The paper addresses the growing threat of botnets that have increasingly adopted the Domain Name System (DNS) as a covert command‑and‑control (C2) channel. Because DNS queries from compromised machines look indistinguishable from legitimate traffic, traditional intrusion detection systems struggle to separate malicious from benign activity. To tackle this problem, the authors propose a lightweight, rule‑based detection mechanism that monitors DNS traffic in real time and classifies it into two behavioral categories: “group behavior” (multiple hosts querying the same domain periodically) and “individual behavior” (a single host exhibiting anomalous query patterns).

The system architecture consists of three main components. First, a DNS log collector captures every query’s source IP, queried domain name, timestamp, and TTL value. Second, a behavior‑analysis engine processes the logs within a sliding time window (e.g., five minutes). For group behavior, the engine counts how many distinct IP addresses query the same domain within the window and checks whether the inter‑query intervals follow a roughly regular period. If the number of distinct IPs exceeds a configurable threshold N and the period variance is below a second‑level threshold, the domain is flagged as a “group‑queried” candidate. For individual behavior, the engine looks for unusually high query rates from a single IP (e.g., more than M queries per second) or for domain names that deviate from normal lexical patterns (excessive length, high numeric‑character ratio, deep sub‑domain nesting, or abnormal TTL fluctuations).

Both categories are then cross‑checked against a curated blacklist of known malicious domains. In addition, the system applies heuristic filters based on domain‑name structure (length, character distribution) and TTL stability to reduce false positives. The overall workflow is deliberately simple: no deep packet inspection, no statistical modeling, and no machine‑learning classifiers are required, which makes the solution suitable for high‑speed, large‑scale networks.

To evaluate the approach, the authors built a testbed that combined a real campus network with a virtualized botnet simulator.
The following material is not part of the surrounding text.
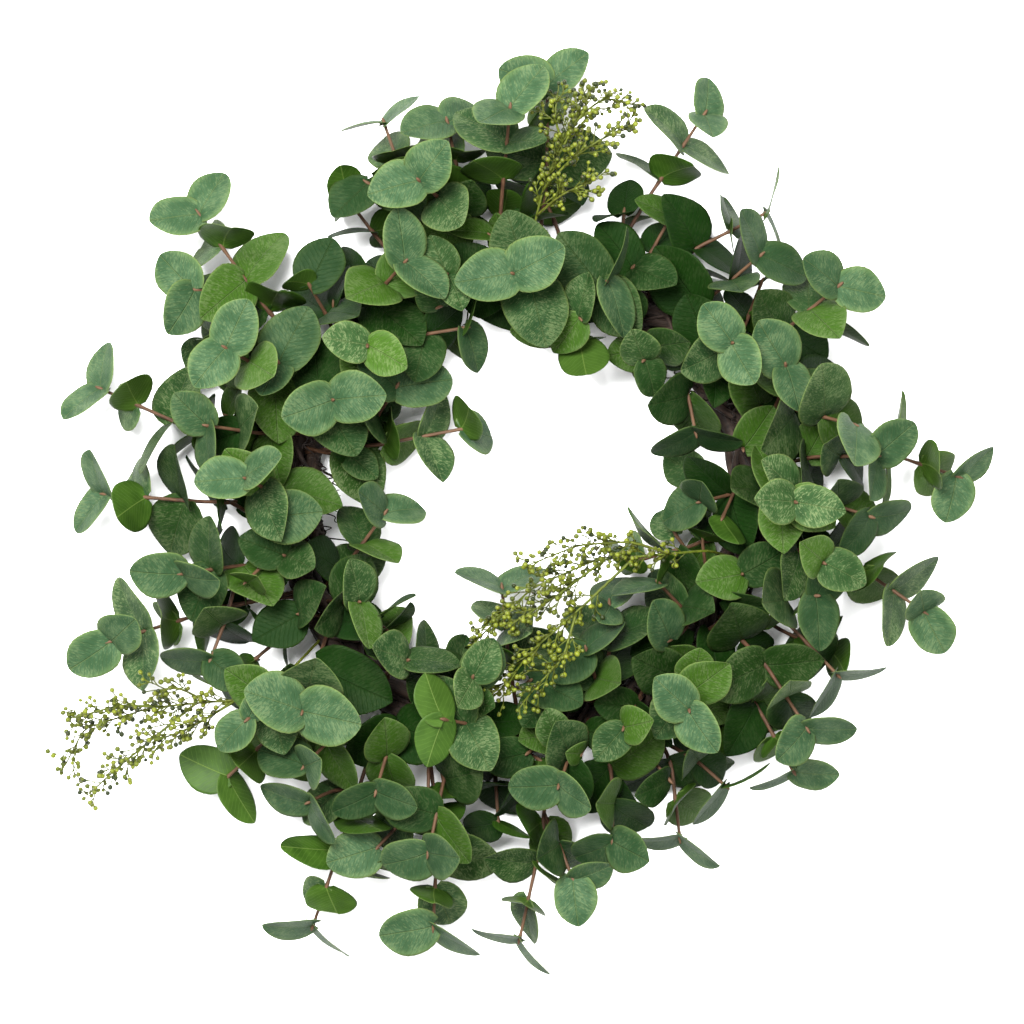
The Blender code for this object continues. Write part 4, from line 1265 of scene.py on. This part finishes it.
def place_sprays(obstacles):
    """Paths of each spray's twigs, which all else keeps clear of; the first one starts in the ring."""
    sprays = {}
    for name, (angle, *branches) in SPRAYS.items():
        lines = [[Vector(point) * MM for point in points] for points in branches]
        lines[0].insert(0, ring_point(angle))
        sprays[name] = [Path(line) for line in lines]
        for path in sprays[name]:
            surface = path.at(path.leaves_bundle() - STEM_ROOM)
            outside = [surface] + [point for point in path.points if bundle_distance(point) > BUNDLE_RADIUS]
            obstacles.append(tube_tree(outside, SPRAY_SPACE))
    return sprays


def make_sprigs(materials, stems, foliage):
    for index in range(len(SPRIGS)):
        builder = Builder(materials)
        for number, (stem, leaves) in enumerate(zip(stems, foliage)):
            if stem.sprig == index:
                add_sprig(builder, stem, leaves, number)
        name = f"sprig_{index + 1:02d}"
        piece = builder.piece(name + "_leaves")
        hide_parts(name)


def make_inner_leaves(materials, obstacles, ring):
    """Filler shoots, joined into one piece for each sector of the ring."""
    rng = random.Random(FILLER_SEED)
    sectors = [Builder(materials) for _ in range(FILLER_SECTORS)]
    plans = [*FILLER_SHOOTS, *(random_filler(rng) for _ in range(FILLERS))]
    for number, plan in enumerate(plans, FIRST_FILLER - len(FILLER_SHOOTS)):
        stem = plan and grow_stem(plan, number, ring_point(plan.root), obstacles, ring=ring)
        leaves = stem and grow_leaves(stem, number, obstacles)
        if leaves:
            add_sprig(sectors[int(plan.root / 360 * FILLER_SECTORS)], stem, leaves, number, FILLER_YOUTH)
    for number, builder in enumerate(sectors):
        piece = builder.piece(f"inner_leaves_{number + 1:02d}")


def make_vines(obstacles, ring):
    builder = Builder([vine_bark()])
    add_vines(builder)
    add_tendrils(builder, obstacles, ring)
    vines = builder.piece("vines")
    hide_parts("vine_ring")


def make_sprays(sprays):
    twig, skin = twig_green(), berry_skin()
    for number, (name, paths) in enumerate(sprays.items()):
        builder = Builder([twig, skin])
        add_spray(builder, random.Random(SPRAY_SEED + number), paths)
        piece = builder.piece(name + "_berries")
        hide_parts(name)


def main():
    make_floor()
    make_light()
    make_camera()
    materials = [leaf_upper(), leaf_under(), stem_bark()]

    obstacles = []
    sprays = place_sprays(obstacles)
    stems = grow_stems(obstacles)
    ring = [bundle_tree()]
    obstacles += ring
    foliage = [grow_leaves(stem, number, obstacles) for number, stem in enumerate(stems)]

    make_sprigs(materials, stems, foliage)
    make_inner_leaves(materials, obstacles, ring)
    make_vines(obstacles, ring)
    make_sprays(sprays)


main()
The simulator reproduced the behavior of real‑world DNS‑based botnets, periodically issuing queries to a set of command domains. Normal traffic was generated by typical user activities such as web browsing, email, and cloud service usage. Over a series of experiments, the detection mechanism achieved an average detection rate of 89 % across all scenarios. Group‑behavior detection performed slightly better (≈ 92 % true‑positive rate) because the synchronized nature of botnet queries is easier to spot. Individual‑behavior detection yielded a lower true‑positive rate of about 85 %, reflecting the difficulty of distinguishing a single compromised host from legitimate high‑frequency users. The reported false‑positive rate was roughly 4 % of total traffic, primarily caused by large content‑delivery networks (CDNs) that legitimately generate many concurrent queries to the same domain.
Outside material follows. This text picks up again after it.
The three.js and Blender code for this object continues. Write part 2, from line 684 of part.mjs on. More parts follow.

The authors discuss why the method works: botnets tend to act as coordinated clusters, issuing the same DNS request at regular intervals to locate their C2 server. By focusing on this temporal and spatial correlation, the system can flag malicious activity without needing to inspect payloads. However, the paper also acknowledges several limitations. The detection relies heavily on periodicity; modern botnets that randomize query timing or employ domain‑flux techniques could evade the rules. The rule‑based approach also depends on an up‑to‑date blacklist; newly generated domains would not be caught until the list is refreshed. Moreover, the experimental description lacks details about dataset size, diversity, and the statistical significance of the results, making reproducibility difficult. The authors note that legitimate services with high query volumes (e.g., popular CDNs, large SaaS platforms) can trigger false alarms, suggesting that additional context (such as known service IP ranges) would be needed for production deployment.

In conclusion, the paper demonstrates that a simple, real‑time analysis of DNS logs—focused on group versus individual query patterns—can achieve respectable detection performance against DNS‑based botnets, with an average detection rate of 89 %. The work contributes a pragmatic alternative to heavyweight machine‑learning solutions, especially for environments where computational resources are limited. For future research, the authors propose integrating statistical anomaly detection or lightweight machine‑learning classifiers to capture non‑periodic botnet behavior, expanding the evaluation to diverse network topologies and longer observation periods, and developing automated mechanisms for maintaining the malicious‑domain blacklist. Such extensions would address the current method’s susceptibility to evasion and improve its applicability in real‑world operational settings.